Fast-forward to the 4th century BC, where evidence of Theban uniqueness is more widespread. In Athens, observers like Xenophon noted that male lovers among the Boeotians (the ethnic group that included the Thebans) lived together “as yoke-mates,” a metaphor usually used of heterosexual marriage. Aristotle, in a work now lost but cited by Plutarch, described how Theban male couples swore vows of fidelity to one another beside the tombs of Heracles and Iolaus, a mythic pair of heroes assumed by most Greeks to have also been sexual partners,
By far the most significant evidence of same-sex bonding among Theban adults is the legendary Sacred Band, described by Plutarch (himself a Boeotian) in his work Parallel Lives. This infantry regiment was formed from 150 male couples, of which both partners were clearly above the age of military service. The Thebans established this corps in 378 BC in response to Spartan aggression, and with its help they defeated the Spartans in open battle only seven years later.
Our information about the Band is scanty enough that a handful of scholars have doubted Plutarch and suggested the erotic principle described in the Lives was only a fiction.

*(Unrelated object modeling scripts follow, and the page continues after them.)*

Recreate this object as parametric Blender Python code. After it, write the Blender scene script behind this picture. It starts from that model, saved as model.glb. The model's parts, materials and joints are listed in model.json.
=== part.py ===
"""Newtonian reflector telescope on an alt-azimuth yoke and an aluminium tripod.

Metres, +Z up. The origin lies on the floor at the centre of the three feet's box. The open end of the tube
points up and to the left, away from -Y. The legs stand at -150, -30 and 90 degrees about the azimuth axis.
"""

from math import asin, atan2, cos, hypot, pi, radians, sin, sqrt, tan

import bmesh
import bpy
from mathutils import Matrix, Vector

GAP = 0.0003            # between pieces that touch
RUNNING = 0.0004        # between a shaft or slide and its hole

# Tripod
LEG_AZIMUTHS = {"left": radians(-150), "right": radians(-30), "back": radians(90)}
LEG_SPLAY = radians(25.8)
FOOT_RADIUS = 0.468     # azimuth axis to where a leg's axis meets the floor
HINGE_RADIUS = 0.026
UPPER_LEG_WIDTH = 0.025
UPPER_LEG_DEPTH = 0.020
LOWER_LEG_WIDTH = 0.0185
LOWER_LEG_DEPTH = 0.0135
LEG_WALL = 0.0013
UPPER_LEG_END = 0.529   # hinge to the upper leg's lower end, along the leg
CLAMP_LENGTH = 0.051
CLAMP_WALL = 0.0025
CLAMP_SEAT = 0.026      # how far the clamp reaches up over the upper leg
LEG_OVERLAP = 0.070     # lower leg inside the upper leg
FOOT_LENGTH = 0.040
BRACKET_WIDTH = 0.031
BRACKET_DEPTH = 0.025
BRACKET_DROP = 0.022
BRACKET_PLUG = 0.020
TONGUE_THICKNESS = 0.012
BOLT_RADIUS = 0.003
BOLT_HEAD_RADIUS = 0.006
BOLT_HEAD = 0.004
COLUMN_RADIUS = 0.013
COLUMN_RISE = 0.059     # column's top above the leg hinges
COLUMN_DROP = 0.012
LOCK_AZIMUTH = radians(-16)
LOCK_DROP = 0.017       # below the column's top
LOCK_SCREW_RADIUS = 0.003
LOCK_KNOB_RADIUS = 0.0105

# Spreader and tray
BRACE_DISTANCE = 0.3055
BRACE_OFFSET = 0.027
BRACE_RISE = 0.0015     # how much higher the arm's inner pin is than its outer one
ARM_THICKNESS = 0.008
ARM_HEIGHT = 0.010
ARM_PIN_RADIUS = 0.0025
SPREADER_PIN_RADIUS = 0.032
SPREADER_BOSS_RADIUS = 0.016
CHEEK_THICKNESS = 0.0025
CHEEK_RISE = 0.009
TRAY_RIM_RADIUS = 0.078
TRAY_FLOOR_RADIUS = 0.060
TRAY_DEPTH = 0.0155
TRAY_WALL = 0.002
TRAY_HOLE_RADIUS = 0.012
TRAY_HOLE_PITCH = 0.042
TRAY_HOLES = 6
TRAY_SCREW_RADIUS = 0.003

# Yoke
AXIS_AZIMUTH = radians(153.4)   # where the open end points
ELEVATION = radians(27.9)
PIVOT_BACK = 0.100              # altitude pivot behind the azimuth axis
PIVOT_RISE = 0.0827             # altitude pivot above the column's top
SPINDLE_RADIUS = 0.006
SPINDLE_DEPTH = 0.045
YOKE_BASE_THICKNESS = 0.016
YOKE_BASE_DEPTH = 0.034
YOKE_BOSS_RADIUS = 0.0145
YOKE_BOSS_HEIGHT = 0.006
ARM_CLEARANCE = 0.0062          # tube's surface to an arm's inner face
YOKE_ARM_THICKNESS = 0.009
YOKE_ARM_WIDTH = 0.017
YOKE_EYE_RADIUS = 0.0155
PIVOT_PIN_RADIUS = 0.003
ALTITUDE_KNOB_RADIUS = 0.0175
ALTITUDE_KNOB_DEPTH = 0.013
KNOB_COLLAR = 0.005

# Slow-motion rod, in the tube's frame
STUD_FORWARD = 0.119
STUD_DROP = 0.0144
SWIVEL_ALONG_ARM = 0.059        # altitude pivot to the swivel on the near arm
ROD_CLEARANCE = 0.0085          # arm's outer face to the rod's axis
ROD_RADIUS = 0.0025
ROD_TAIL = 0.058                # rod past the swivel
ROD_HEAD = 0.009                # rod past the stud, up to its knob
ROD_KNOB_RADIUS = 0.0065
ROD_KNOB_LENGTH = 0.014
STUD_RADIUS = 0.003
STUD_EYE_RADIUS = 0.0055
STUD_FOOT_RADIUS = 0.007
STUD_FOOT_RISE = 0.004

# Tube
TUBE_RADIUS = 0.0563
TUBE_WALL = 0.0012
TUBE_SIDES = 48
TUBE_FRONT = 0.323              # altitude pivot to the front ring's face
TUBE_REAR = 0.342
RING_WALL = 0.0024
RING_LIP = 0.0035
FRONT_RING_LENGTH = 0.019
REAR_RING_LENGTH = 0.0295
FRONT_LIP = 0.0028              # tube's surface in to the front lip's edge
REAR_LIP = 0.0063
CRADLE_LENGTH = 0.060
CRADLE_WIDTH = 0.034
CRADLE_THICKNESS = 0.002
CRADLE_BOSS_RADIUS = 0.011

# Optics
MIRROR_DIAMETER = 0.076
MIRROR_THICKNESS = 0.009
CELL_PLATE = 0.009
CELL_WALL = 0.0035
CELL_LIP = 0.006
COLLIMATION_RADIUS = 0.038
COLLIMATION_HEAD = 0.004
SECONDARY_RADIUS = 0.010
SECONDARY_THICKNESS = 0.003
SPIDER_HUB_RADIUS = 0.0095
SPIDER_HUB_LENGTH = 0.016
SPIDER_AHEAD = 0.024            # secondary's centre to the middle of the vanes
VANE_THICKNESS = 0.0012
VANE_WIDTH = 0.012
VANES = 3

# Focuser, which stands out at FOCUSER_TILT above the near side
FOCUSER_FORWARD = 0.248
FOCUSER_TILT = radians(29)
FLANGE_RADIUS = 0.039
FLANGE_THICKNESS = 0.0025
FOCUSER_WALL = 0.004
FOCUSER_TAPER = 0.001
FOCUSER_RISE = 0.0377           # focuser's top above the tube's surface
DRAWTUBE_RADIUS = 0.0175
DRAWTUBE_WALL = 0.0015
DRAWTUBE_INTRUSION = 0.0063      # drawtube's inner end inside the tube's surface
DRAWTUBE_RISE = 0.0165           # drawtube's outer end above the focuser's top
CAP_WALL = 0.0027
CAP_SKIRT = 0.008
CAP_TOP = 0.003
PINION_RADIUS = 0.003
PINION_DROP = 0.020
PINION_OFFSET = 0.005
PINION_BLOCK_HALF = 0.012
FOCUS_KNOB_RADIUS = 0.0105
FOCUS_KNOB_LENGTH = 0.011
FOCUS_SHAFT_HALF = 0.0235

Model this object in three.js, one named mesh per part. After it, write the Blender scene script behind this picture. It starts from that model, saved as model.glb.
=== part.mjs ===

But the mass grave of the Band was uncovered in 1880 at Chaeronea, the spot where they fell in battle, and sketches were made of their remains by Panagiotis Stamatakis, the chief excavator. These sketches, uncovered by Greek archivists only in the past few years, reveal that pairs of corpses were interred with arms linked – dramatic confirmation of Plutarch’s account.
The effectiveness of the Band, says Plutarch, was based on the way that two lovers, fighting side by side, would strive to impress one another with prowess and courage. It’s just the same reason a pair of chariot horses run faster than any one horse, says Plutarch (who seems to know this for a fact). Plato makes a related point in Symposium, discussing a hypothetical army of lovers: No one, he says, would want his beloved to see him turn and run in the face of danger.
The tomb of the Sacred Band was unearthed at just the moment, in the late nineteenth century, that gay men, in Europe and the U.S., were first coming out of the closet. Walt Whitman wrote in Leaves of Grass of a city where “manly love” flourished, seemingly inspired by Plutarch’s account of Thebes. In England, the classical scholar and essayist J.A. Symonds wrote an impassioned defense of Greek male homosexual culture, including that of Thebes, in his seminal pamphlet “A Problem in Greek Ethics.”
The work of both Symonds and Whitman influenced George Cecil Ives, a gay Victorian man and a friend of Oscar Wilde, to make the Sacred Band his emblem of gay male pride. He formed a secret society, the Order of Chaeronea, to provide a forum for closeted homosexuals and to work toward a more inclusive society. The voluminous diary he kept during the late 19th and early 20th century is today considered a vital source for the start of the gay rights movement.
Ives became so entranced with the Sacred Band that he began dating his diary entries according to the years elapsed from 338 BC, the date of the Battle of Chaeronea. He thought the new age of the world had begun not with the birth of Christ but with the destruction of the Sacred Band by Alexander the Great. The extinction of the Band, in his eyes, had marked a great fall from grace, the end of an era when gay men like himself could live a life unimpeded by condemnation.
Ives was optimistic that the golden age that ended at Chaeronea could someday return. “I believe that Liberty is coming,” he wrote in his diary in 1893. “I sometimes think that some of us will live to see the victory.” How gratified he would have been by the legalization of same-sex marriage and other kinds of “victory” for inclusion -- milestones attained with the help, in some small part, of Thebes and its Sacred Band.